For some reason Siegenthaler adapted extremely well to the NHL more than the AHL. It was like a switch was flipped. In his 26 games with the Capitals, Siegenthaler was a shutdown defensemen that also pushed the puck up ice and helped create scoring chances. It was only 30 games so the sample isn’t huge, but what he’s shown is very promising. If he could turn into a Michal Kempny than the Capitals have a player on their hands. The issue is he will be battling with Christian Djoos for the bottom pairing spot next to Radko Gudas, though there will always be injuries and a chance for him to solidify position in the lineup.

3) Alexander Alexeyev, 19yo, LHD, AHL (ranked 7th in 2018-2019)

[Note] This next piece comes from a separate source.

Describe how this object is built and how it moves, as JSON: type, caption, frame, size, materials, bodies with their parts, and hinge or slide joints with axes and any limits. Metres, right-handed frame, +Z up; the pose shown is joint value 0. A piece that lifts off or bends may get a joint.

If you ever wanted a bigger version of Dmitry Orlov then you’re in luck because the Capitals have one in their system. Alexeyev is a giant of a Russian with great two way ability that can suffocate opponents in the defensive zone and let loose a no look seam pass through the slot to a teammate for a wide open net goal. He’s smart, agile, skilled, and- like most of our Russians- is a goofball. He had a good year in the WHL and was on pace for 14 goals and 60 points if he didn’t miss time due to injury. He also cleaned up at the World Junior in January when he put up two goals and four assists in seven games, good for second among all defensemen.

The only downfall to Alexeyev is health. He’s already had multiple knee injuries throughout his young career (which is a blessing in disguise because he was projected to go top 10 in his draft year but didn’t due to injuries). He had a knee injury so bad last season that he was carted off the ice and Steve Richmond thought Alexeyev’s career could have been over. Good news is he was at prospect camp in June and looked great. Alexeyev iterated that he’s 100% and ready to start in the AHL. The ceiling is high for Alexeyev, a top pairing defensemen, but he needs to stay healthy if he ever wants to reach that level.

2) Ilya Samsonov, 22yo, G, AHL (ranked 3rd in 2018-2019)

After having an amazing KHL career, including the best 19 year old season in league history, Samsonov made his way over to North America to join the Hershey Bears in the AHL last season. It was not a pleasant start for Samsonov or the Bears as they started the season with a five game losing streak and posting a 14-18-2 through December. But as the calendar turned so did the Bears along with Samsonov. In the last 23 games of the season Ilya put up a .925sv% and a 1.88GAA. And of the 42 goals he gave up in the 23 games, 16 were on the penalty kill. With a half decent penalty kill his numbers would probably look even better.

Samsonov is the prize jewel of the Capitals prospects and it’s not crazy to think that he is the key to the Capitals future success. If he can develop and reach his potential he will open a lot of doors for the franchise. Not only could he turn into a game stealing, elite talent to help the Capitals win for the next ten years, but he will allow the Capitals to not fall into the trap of signing Braden Holtby to a very expensive very long contract that will handicap them for awhile. And with all of the extra cap space the team could keep affording talent to keep them competitive.

1) Jakub Vrana, 23yo, LW/RW, NHL (ranked 1st in 2018-2019)

It took a bit longer than expected, but the Capitals were able to lock down Vrana to a two year $3.5M AAV deal. Jakub was able to solidify himself into a top six role last season, scoring 24 goals and 23 assists for the Capitals with minimum power play time. His 21 5v5 goals ranked him 21st among all forwards and he was 34th in primary points per 60 minutes. Basically, at 5v5 Vrana is a top end talent that still has another level to get to.

The issue with Vrana is he’s left handed. This essentially boots him out of any type of power play time with elite passers Nicklas Backstrom and Evgeny Kuznetsov taking the first powerplay unit. He still gets second unit power play time, but often that unit gets the last 15-30 seconds of the man up advantage so it’s hard to capitalize. And as long as Vrana is regulated to that second unit it will be very difficult for him to hit that 30 goal mark.

But if that’s the only problem with Vrana than that’s a great problem to have. Let the power play giants do their thing while Vrana still scorches the opponent at even strength. And maybe the lack top power play time is a blessing, because with this bridge deal if Vrana had more power play opportunities he could come out of his contract asking for a lot more.